When Japan was in a recession, no one bothered. Now that the west is in it, they will realize that it’s not because of worse management techniques, but because of limits to growth. And they will realize that it is great for Planet Earth. After all, how many cars and houses must the rich own before calling it enough? It’s time for them to look at the others as well. Many years back, to increase his own profits, Henry Ford had started paying his workers more – so that they could buy his cars. Now, the developed world will pay the developing world people more – so that they can buy their cars and washing machines. Henry Ford started a process that made Americans more prosperous in general.

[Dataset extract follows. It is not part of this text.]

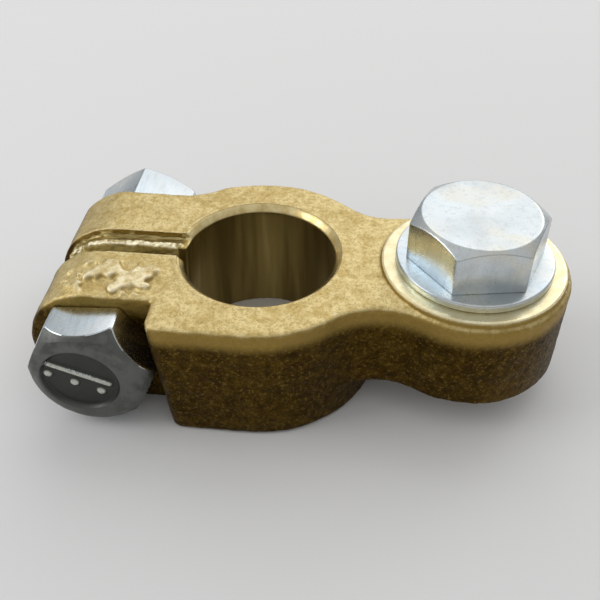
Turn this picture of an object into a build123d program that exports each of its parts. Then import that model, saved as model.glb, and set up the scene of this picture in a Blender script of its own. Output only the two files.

This recession will kick-start the process of making the entire world more prosperous, and lay the foundation of limits to growth in the west and the foundation of real globalization in the world – the globalization of prosperity. And one of its first beneficiaries will be India! Thanks to the huge market it has to offer the world. A market that is the only solution to the western recession. Once the current panic in India gets over and the hunt for shortcuts to getting over the economic crisis in the west gets over, their focus will be on India. And India will only grow! Maybe 7 percent this year. But high double digits sooner than later!